For those that get married in good faith after removal proceedings were initiated, it’s possible for you to be the beneficiary of an I-130 immigrant petition filed by your US Citizen spouse. You have to take note that the burden is higher when the marriage occurred after removal proceedings were commenced, and I-130s in this route are only approved if that higher burden is met.  A bona fide marriage exception letter must be included as well as evidence of your bona fide relationship. It is common for the husband and wife to be separated at I-130 interviews in these cases. Some undergo what’s called the Stokes interview also, which is an intensive interview session where both parties are separated.

But what if the I-130 is approved? Or if there are other petitions approved, which are current, and which makes you eligible for adjustment but for removal proceedings.

Of course there are many factors involved, and the results depend on whether the DHS agrees and of course whether the Immigration Judge agrees too. Usually when the DHS agrees or does not oppose termination, the Immigration Judge will grant termination, but it’s never a certainty. Some Judges would still want the adjustment of status adjudicated in Court, which is fine. Some though would actually be happy to terminate it, as it lightens their docket.

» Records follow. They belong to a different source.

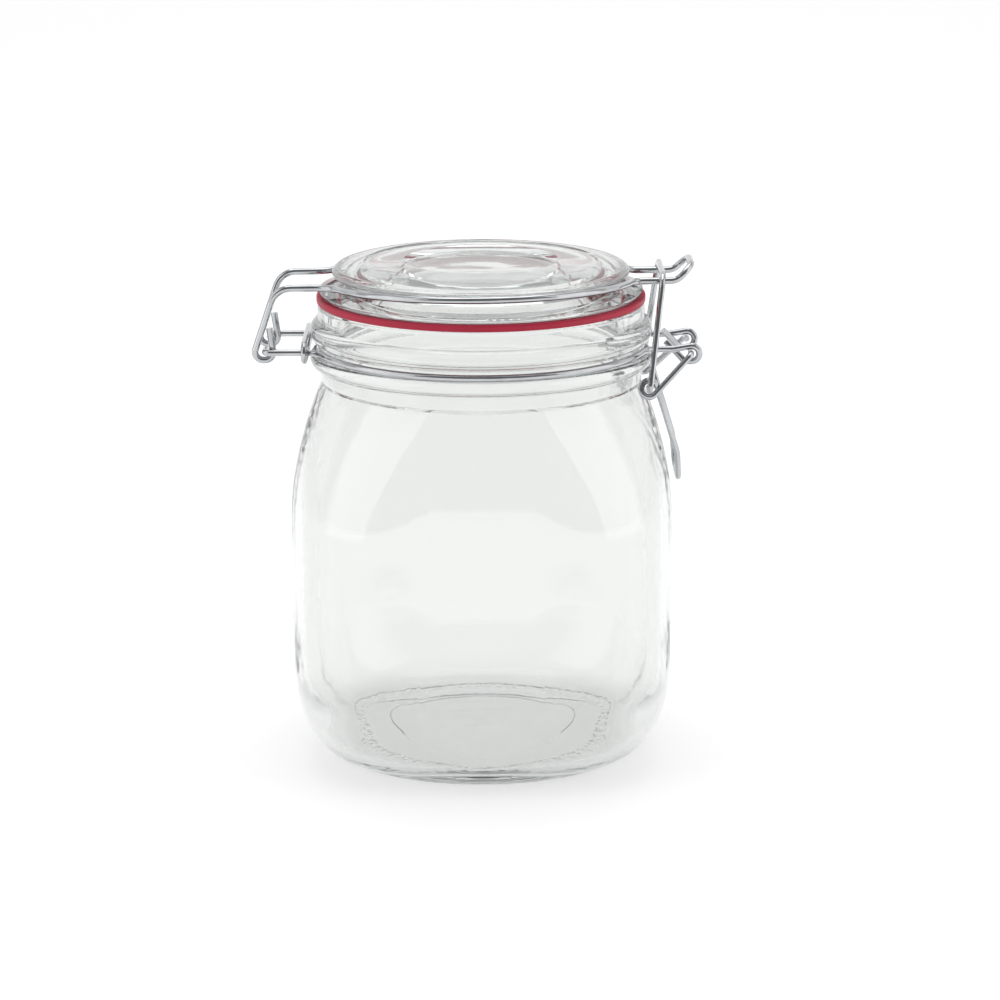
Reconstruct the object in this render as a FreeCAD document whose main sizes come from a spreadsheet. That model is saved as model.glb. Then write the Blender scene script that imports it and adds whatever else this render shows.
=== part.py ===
import FreeCAD, Part
import math
import os

import Sketcher
from FreeCAD import Placement, Rotation, Vector

# A one-litre square jar of clear glass with a hinged glass lid, a rubber ring and
# a steel wire bail. Millimetres, +Z up. The origin is the middle of the base, the
# hinge is on the -X side and the clasp on the +X side.

os.makedirs("parts", exist_ok=True)
doc = FreeCAD.newDocument("clip_top_jar")
sizes = doc.addObject("Spreadsheet::Sheet", "sizes")

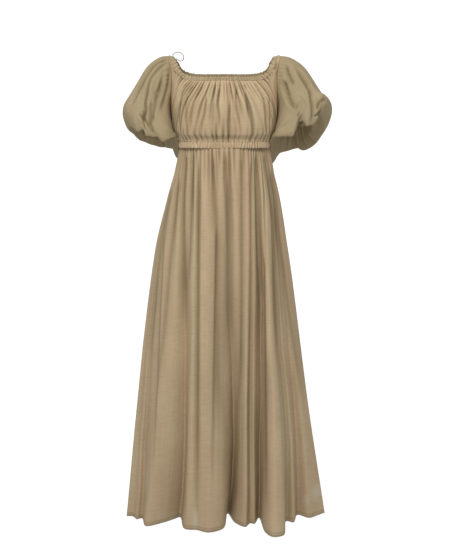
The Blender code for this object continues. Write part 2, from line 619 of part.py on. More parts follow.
def skirt_grid(front):
    """Outer points of a skirt panel: fine gathers at the waist open into the long folds that shape the hem."""
    folds = FRONT_FOLDS if front else BACK_FOLDS
    count = FRONT_SKIRT_GATHERS if front else BACK_SKIRT_GATHERS
    rows = SKIRT_ROWS if front else BACK_SKIRT_ROWS
    face = -1.0 if front else 1.0
    turn_way = 1.0 if front else -1.0

    hem = curve_through([(f.hem_x, f.depth, 0.05 * f.rise) for f in folds])
    along = lengths_along(hem[:, :2])
    cloth = np.linspace(0.0, 1.0, count * COLUMNS_PER_SKIRT_GATHER + 1)
    x, depth, rise = (np.interp(cloth * along[-1], along, hem[:, k]) for k in range(3))
    rise = rise / 0.05

    bottom = SKIRT[-1]
    reach = bottom.front if front else bottom.back
    hem_turn = np.arcsin(np.clip(turn_way * x / bottom.half_width, -1.0, 1.0))
    recess = depth - reach * np.cos(hem_turn)
    share = np.array(rows)[:, None]
    width = from_table(SKIRT, "half_width", share)
    shift = from_table(SKIRT, "shift", share)
    if front:
        marks = np.interp(column(FRONT_LINES, "hem_x"), np.maximum.accumulate(x), cloth)
        turn = np.zeros((len(share), len(cloth)))
        for r, at in enumerate(share[:, 0]):
            places = [np.interp(at, LINE_SHARES + (1.0,), line[1:] + (line.hem_x,)) for line in FRONT_LINES]
            turns = np.arcsin(np.clip((np.array(places) - shift[r, 0]) / width[r, 0], -0.99, 0.99))
            turn[r] = eased(cloth, [0.0, *marks, 1.0], [-math.pi / 2, *turns, math.pi / 2])
        turn = turn + (hem_turn - turn[-1]) * share**1.2
    else:
        mix = 1 - (1 - share) ** 1.6
        turn = (2 * cloth - 1) * math.pi / 2 * (1 - mix) + hem_turn * mix
    deep = from_table(SKIRT, "front" if front else "back", share)
    grow = share ** (rise + LATE_DEEPENING)
    across = turn_way * width * np.sin(turn) + shift
    out = deep * np.cos(turn) + grow * recess
    level = WAIST_BOTTOM - SEAM_GAP - SKIRT_LENGTH * share - HEM_RISE * grow * np.minimum(recess, 0) * share
    grid = np.stack([across, face * out, level + np.zeros_like(across)], axis=-1)

    outward = normals_of(grid)
    outward *= np.sign((outward[..., 1] * face).sum())
    phase = cloth * count
    reach_down = 0.18 + 0.30 * rng.random(count + 1)[np.clip(np.round(phase).astype(int), 0, count)]
    fade = (0.45 + 0.55 * smooth(share / 0.04)) * (1 - smooth(share / reach_down))
    ends = smooth(np.minimum(cloth, 1 - cloth) / 0.03)
    grid[..., :2] += (outward * (ridge(phase) * SKIRT_GATHER_DEPTH * fade * ends)[..., None])[..., :2]
    grid[..., 1] = np.minimum(grid[..., 1], -SEAM_GAP) if front else np.maximum(grid[..., 1], SEAM_GAP)
    grid[:, [0, -1], 1] = face * SEAM_GAP
    outward = normals_of(grid)
    outward *= np.sign((outward[..., 1] * face).sum())
    outward[[0, -1], :, 2] = 0.0
    outward[:, [0, -1]] = np.sign(grid[:, [0, -1]]) * (1, 0, 0)
    return grid, unit(outward)


def cuff_height(y):
    """The level of the cuff's top edge: higher in front of the arm than behind it."""
    return CUFF_TOP - CUFF_SLOPE * y


def sleeve_grid(side, troughs, fold):
    """Outer points of a bubble sleeve: side 1 is the right, -1 the left."""
    turn = np.linspace(0.0, 2 * math.pi, SLEEVE_COLUMNS, endpoint=False)[None, :]
    share = np.array(SLEEVE_ROWS)[:, None]
    ring = {name: from_table(SLEEVE, name, share) for name in Ring._fields[1:]}
    up, forward = np.cos(turn), np.sin(turn)
    out, into = np.maximum(up, 0), np.maximum(-up, 0)
    ahead, behind = np.maximum(forward, 0), np.maximum(-forward, 0)
    x = ring["mid_x"] + (ring["outer_x"] - ring["mid_x"]) * out + (ring["inner_x"] - ring["mid_x"]) * into
    y = ring["front_y"] * ahead + ring["back_y"] * behind
    z = (
        ring["mid_z"]
        + (ring["outer_z"] - ring["mid_z"]) * out
        + (ring["inner_z"] - ring["mid_z"]) * into
        + (ring["front_z"] - ring["mid_z"]) * ahead
        + (ring["back_z"] - ring["mid_z"]) * behind
    )
    # The lift begins further down on the outer side
    late = smooth(up)
    lifted = smooth((share - 0.15 - 0.27 * late) / (0.45 - 0.15 * late)) * (1 - smooth((share - 0.86) / 0.14))
    z = z + eased(np.degrees(turn), column(fold, "turn"), column(fold, "rise")) * lifted
    grid = np.stack([x, y, z], axis=-1)
    seam = armhole(turn[0])
    seam[:, 0] += SEAM_GAP
    grid = grid + (1 - smooth(share / 0.12))[..., None] * (seam - grid[:1])
    y = -np.sin(turn[0]) * (CUFF_RADIUS_Y + SEAM_GAP)
    cuff_edge = np.stack(
        [
            CUFF_X + np.cos(turn[0]) * (CUFF_RADIUS_X + SEAM_GAP),
            y,
            cuff_height(y) - CUFF_HEIGHT / 2,
        ],
        axis=-1,
    )
    grid = grid + smooth((share - 0.9) / 0.1)[..., None] * (cuff_edge - grid[-1:])

    degrees = np.degrees(turn)
    push = np.zeros_like(x)
    for t in troughs:
        away = (degrees - t.turn - t.drift * share + 180) % 360 - 180
        length = smooth((share - t.begin) / 0.15) * smooth((t.end - share) / 0.10)
        push = push + t.depth * np.exp(-((away / t.width) ** 2)) * length
    push = push * (1 - TROUGH_EASE * smooth((share - 0.50) / 0.2))
    head = np.clip(np.cos(turn) + 0.35, 0, 1)
    push = push - HEAD_GATHER_DEPTH * ridge(turn * HEAD_GATHERS / math.pi) * head * (1 - smooth(share / 0.30))
    push[[0, -1]] = 0.0
    outward = normals_of(grid, around=True)
    outward *= np.sign((outward[3, :, 0] * np.cos(turn[0])).sum())
    grid = grid - outward * push[..., None]

    scale = torso_scale(grid)[..., None]
    least = 1 + SLEEVE_CLEARANCE / from_table(TORSO, "half_width", grid[..., 2:])
    near = (scale < least) & (share[..., None] > 0.03) & (share[..., None] < 0.95)
    grid[..., :2] = np.where(near, grid[..., :2] * least / scale, grid[..., :2])
    outward = normals_of(grid, around=True)
    outward *= np.sign((outward[3, :, 0] * np.cos(turn[0])).sum())
    swing = smooth(share / 0.5) * (1 - smooth((share - 0.8) / 0.2))
    swing = swing * np.clip((grid[..., 0] - 0.145) / 0.06, 0, 1)
    grid[..., 0] += side * SLEEVE_SHIFT * swing
    return grid * (side, 1, 1), outward * (side, 1, 1)


def make_bodice(material):
    cloth_wall("bodice_front", *bodice_grid(True), material)
    cloth_wall("bodice_back", *bodice_grid(False), material)


def make_skirt(material):
    cloth_wall("skirt_front", *skirt_grid(True), material)
    cloth_wall("skirt_back", *skirt_grid(False), material)


def make_sleeves(material):
    cloth_wall("sleeve_right", *sleeve_grid(1, RIGHT_TROUGHS, RIGHT_FOLD), material, around=True)
    cloth_wall("sleeve_left", *sleeve_grid(-1, LEFT_TROUGHS, LEFT_FOLD), material, around=True)


def section_of(high, low, out, wave):
    """Six corners of a channel's section between its two edges, puffed outwards by wave."""
    middle = (high + low) / 2
    near = 0.25
    return np.stack(
        [
            high - out * CASING_IN * near,
            high * (1 - near / 2) + low * near / 2 + out * (CASING_OUT * 0.75 + wave * 0.5),
            middle + out * (CASING_OUT + wave),
            low + out * CASING_OUT * 0.6,
            low - out * CASING_IN,
            middle - out * CASING_IN * 1.05,
        ],
        axis=1,
    )


def neck_casing(name, table, gathers, front, material):
    steps = np.linspace(0.0, 1.0, 2 * gathers + 1)
    high, low, out = neck_lines(table, front, steps)
    low = low + unit(high - low) * CASING_GAP
    wave = np.where(np.arange(len(steps)) % 2 == 0, 0.0005, -0.0003)[:, None]
    sections = section_of(high, low, out, wave)
    channel(name, sections[:, ::-1] if front else sections, material)


def waist_casing(name, gathers, front, material):
    turn = np.linspace(0.0, math.pi, 2 * gathers + 1)
    face = -1.0 if front else 1.0
    rim = np.stack([-np.cos(turn), face * np.sin(turn), np.zeros_like(turn)], axis=-1)
    sections = []
    wave = np.where(np.arange(len(turn)) % 2 == 0, 0.0008, -0.0006)
    for i, r in enumerate(rim):
        high = on_torso(np.array([r[0] * 0.119, r[1] * 0.09, WAIST_TOP]))
        low = on_torso(np.array([r[0] * 0.119, r[1] * 0.09, WAIST_BOTTOM]))
        n = TORSO_SQUARENESS - 1
        out = np.sign(high) * (np.abs(high) / (0.119, 0.09, 1)) ** n / (0.119, 0.09, 1) * (1, 1, 0)
        out /= np.linalg.norm(out)
        sections.append(section_of(high[None], low[None], out[None], wave[i])[0])
    sections = np.array(sections)
    sections[[0, -1], :, 1] = face * SEAM_GAP / 2
    channel(name, sections[:, ::-1] if front else sections, material)


def cuff(name, side, material):
    turn = np.linspace(0.0, 2 * math.pi, CUFF_COLUMNS, endpoint=False)
    sections = []
    for t in turn:
        rows = []
        for inset, down in ((0.0, 0.15), (0.0, 0.85), (0.3, 1.0), (1.0, 0.9), (1.0, 0.1), (0.3, 0.0)):
            rows.append(
                (
                    side * (CUFF_X + math.cos(t) * (CUFF_RADIUS_X - inset * CUFF_THICK)),
                    -math.sin(t) * (CUFF_RADIUS_Y - inset * CUFF_THICK),
                    cuff_height(-math.sin(t) * CUFF_RADIUS_Y) - down * CUFF_HEIGHT,
                )
            )
        sections.append(rows if side > 0 else rows[::-1])
    channel(name, np.array(sections), material, around=True)


def hanger_loop(material):
    line = curve_through(TAPE_ROUTE, samples=4)
    run = np.gradient(line, axis=0)
    run /= np.linalg.norm(run, axis=-1, keepdims=True)
    across = np.array([0.0, 1.0, 0.0]) - run * run[:, 1:2]
    across /= np.linalg.norm(across, axis=-1, keepdims=True)
    out = np.cross(run, across)
    corners = ((1, -1), (-1, -1), (-1, 1), (1, 1))
    sections = np.stack(
        [line + a * across * TAPE_WIDTH / 2 + b * out * TAPE_THICK / 2 for a, b in corners], axis=1
    )
    channel("hanger_loop", sections, material)


for old in list(bpy.data.objects):
    bpy.data.objects.remove(old)
dress = bpy.data.objects.new("dress", None)
bpy.context.scene.collection.objects.link(dress)

lawn = new_material("lawn", CLOTH, 0.85)
sleeve_lawn = new_material("sleeve_lawn", SLEEVE_CLOTH, 0.85)
ruched_lawn = new_material("ruched_lawn", CASING, 0.85)
satin_tape = new_material("satin_tape", TAPE, 0.5)

make_bodice(lawn)
make_skirt(lawn)
make_sleeves(sleeve_lawn)
neck_casing("neck_casing_front", NECK_FRONT, FRONT_WAIST_GATHERS + SIDE_GATHERS, True, ruched_lawn)
neck_casing("neck_casing_back", NECK_BACK, BACK_WAIST_GATHERS + SIDE_GATHERS, False, ruched_lawn)
waist_casing("waist_casing_front", FRONT_WAIST_GATHERS, True, ruched_lawn)
waist_casing("waist_casing_back", BACK_WAIST_GATHERS, False, ruched_lawn)
cuff("cuff_right", 1, ruched_lawn)
cuff("cuff_left", -1, ruched_lawn)
hanger_loop(satin_tape)
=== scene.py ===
"""Looks of a worn maxi dress in slub-woven cotton lawn: gathered, ruched and puffed cloth."""

import math
from collections import namedtuple

import bpy
import numpy as np
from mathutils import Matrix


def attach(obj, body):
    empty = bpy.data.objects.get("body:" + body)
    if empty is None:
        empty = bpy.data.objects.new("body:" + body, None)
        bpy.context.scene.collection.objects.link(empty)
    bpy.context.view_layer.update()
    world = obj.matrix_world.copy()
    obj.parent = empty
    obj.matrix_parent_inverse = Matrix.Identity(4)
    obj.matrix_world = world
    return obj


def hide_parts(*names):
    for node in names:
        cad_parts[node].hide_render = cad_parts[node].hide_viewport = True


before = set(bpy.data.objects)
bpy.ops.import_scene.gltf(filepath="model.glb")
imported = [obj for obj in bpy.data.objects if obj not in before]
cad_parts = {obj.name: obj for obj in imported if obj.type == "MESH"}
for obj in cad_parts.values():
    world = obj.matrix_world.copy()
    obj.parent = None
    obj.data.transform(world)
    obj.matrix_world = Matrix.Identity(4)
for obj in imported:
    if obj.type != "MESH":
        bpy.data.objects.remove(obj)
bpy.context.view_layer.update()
rng = np.random.default_rng(23)

# Thickness that the thin cloth is drawn with, and the gap at a seam
CLOTH = 0.0006
SEAM_GAP = 0.0004
# How strongly fold floors are darkened by colour, over what the light gives: for most of the cloth, for
# the bodice and for the sleeves
FOLD_DARKNESS = 0.66
BODICE_FOLD_DARKNESS = 0.80
SLEEVE_FOLD_DARKNESS = 0.74
# The bodice's edges go this far behind the channels
BODICE_TUCK = 0.0009
# Drawn cloth passes this far over the line of a side seam, so that no light shows through it
SEAM_LAP = 0.0004

# Heights below the shoulder line
WAIST_TOP = -0.2192
WAIST_BOTTOM = -0.2345
SKIRT_LENGTH = 0.9810

# Torso cloth: rounded-box sections, half widths and half depths at each height
TORSO_SQUARENESS = 2.8
Torso = namedtuple("Torso", "height half_width front back")
TORSO = [
    Torso(-0.3600, 0.1500, 0.1120, 0.1080),
    Torso(-0.3000, 0.1340, 0.1010, 0.0970),
    Torso(-0.2345, 0.1155, 0.0900, 0.0850),
    Torso(-0.2170, 0.1155, 0.0905, 0.0850),
    Torso(-0.2000, 0.1270, 0.1060, 0.0900),
    Torso(-0.1750, 0.1330, 0.1120, 0.0945),
    Torso(-0.1300, 0.1370, 0.1130, 0.0985),
    Torso(-0.0900, 0.1390, 0.0985, 0.0985),
    Torso(-0.0500, 0.1400, 0.0820, 0.0945),
    Torso(0.0100, 0.1425, 0.0750, 0.0800),
]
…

Our firm has done a couple termination cases recently on situations similar to the above (case for asylum or other relief pending, legal entry overstay, married a US Citizen or beneficiary of other types of petition, family or otherwise).

So one thing that could be done is the filing of a Request to Join in a Motion to Terminate with the DHS, in which after they agree, the Joint Motion would then be filed with the Immigration Judge. Proceedings will then be likely terminated for you to apply for adjustment of status with the CIS. Procedurally that is the proper way to do it.

A Motion to Terminate filed with the Immigration Judge with service to the DHS will still yield on the DHS’s response on whether they oppose or not.

And in both instances above, not just the I-130 approval should be attached, but also as much of the I-485 supporting documents (and the 485s itself) to show the applicant’s eligibility.